··· Data supplied ···
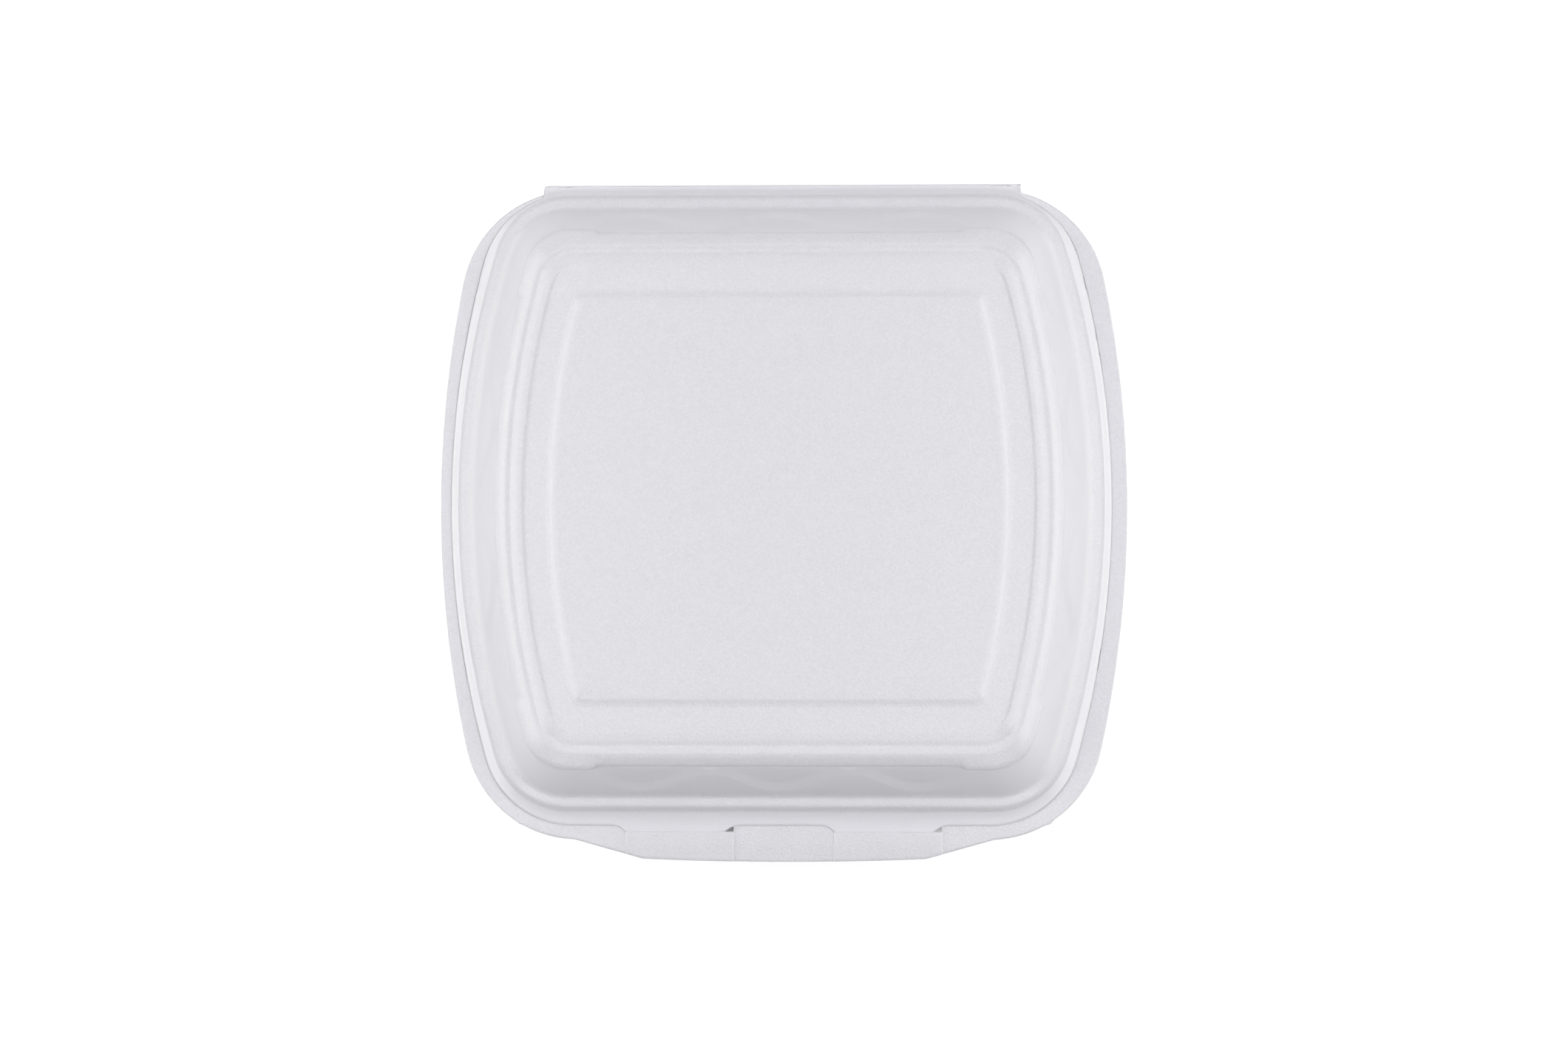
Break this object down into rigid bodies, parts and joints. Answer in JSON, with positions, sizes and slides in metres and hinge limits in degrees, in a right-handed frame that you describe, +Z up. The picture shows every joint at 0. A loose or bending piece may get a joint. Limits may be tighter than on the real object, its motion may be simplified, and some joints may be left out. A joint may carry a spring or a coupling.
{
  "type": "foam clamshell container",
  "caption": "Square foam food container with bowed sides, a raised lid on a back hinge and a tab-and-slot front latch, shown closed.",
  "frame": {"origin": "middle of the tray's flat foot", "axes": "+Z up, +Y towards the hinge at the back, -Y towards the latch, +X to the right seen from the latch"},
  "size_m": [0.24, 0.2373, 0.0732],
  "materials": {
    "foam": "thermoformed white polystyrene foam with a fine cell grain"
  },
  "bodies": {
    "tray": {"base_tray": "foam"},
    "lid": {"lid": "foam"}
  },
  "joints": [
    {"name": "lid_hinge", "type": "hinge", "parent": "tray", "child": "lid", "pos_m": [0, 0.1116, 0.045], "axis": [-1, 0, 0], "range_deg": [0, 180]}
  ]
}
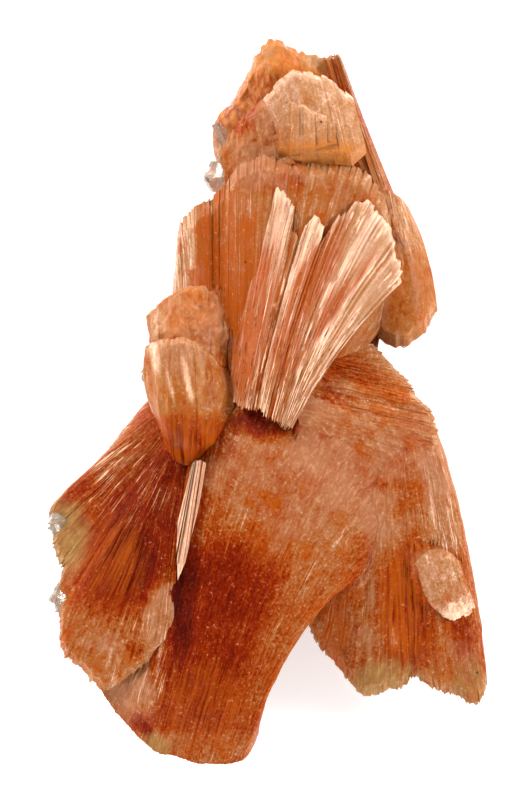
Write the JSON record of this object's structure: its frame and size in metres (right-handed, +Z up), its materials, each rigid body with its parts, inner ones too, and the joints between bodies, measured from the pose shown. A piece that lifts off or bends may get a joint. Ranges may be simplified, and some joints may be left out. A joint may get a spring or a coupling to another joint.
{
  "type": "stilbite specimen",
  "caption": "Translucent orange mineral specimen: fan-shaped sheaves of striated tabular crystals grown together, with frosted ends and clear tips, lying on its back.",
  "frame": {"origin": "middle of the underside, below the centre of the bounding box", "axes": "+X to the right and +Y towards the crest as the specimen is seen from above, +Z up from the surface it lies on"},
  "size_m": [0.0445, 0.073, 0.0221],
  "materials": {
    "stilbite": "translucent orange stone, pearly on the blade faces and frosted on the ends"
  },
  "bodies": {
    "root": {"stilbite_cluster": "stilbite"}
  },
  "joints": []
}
···
→ **Do this**
Take the lines from the one containing "Write the JSON" to the last line of the material above and write them out exactly.

→ **Final answer**
Write the JSON record of this object's structure: its frame and size in metres (right-handed, +Z up), its materials, each rigid body with its parts, inner ones too, and the joints between bodies, measured from the pose shown. A piece that lifts off or bends may get a joint. Ranges may be simplified, and some joints may be left out. A joint may get a spring or a coupling to another joint.
{
  "type": "stilbite specimen",
  "caption": "Translucent orange mineral specimen: fan-shaped sheaves of striated tabular crystals grown together, with frosted ends and clear tips, lying on its back.",
  "frame": {"origin": "middle of the underside, below the centre of the bounding box", "axes": "+X to the right and +Y towards the crest as the specimen is seen from above, +Z up from the surface it lies on"},
  "size_m": [0.0445, 0.073, 0.0221],
  "materials": {
    "stilbite": "translucent orange stone, pearly on the blade faces and frosted on the ends"
  },
  "bodies": {
    "root": {"stilbite_cluster": "stilbite"}
  },
  "joints": []
}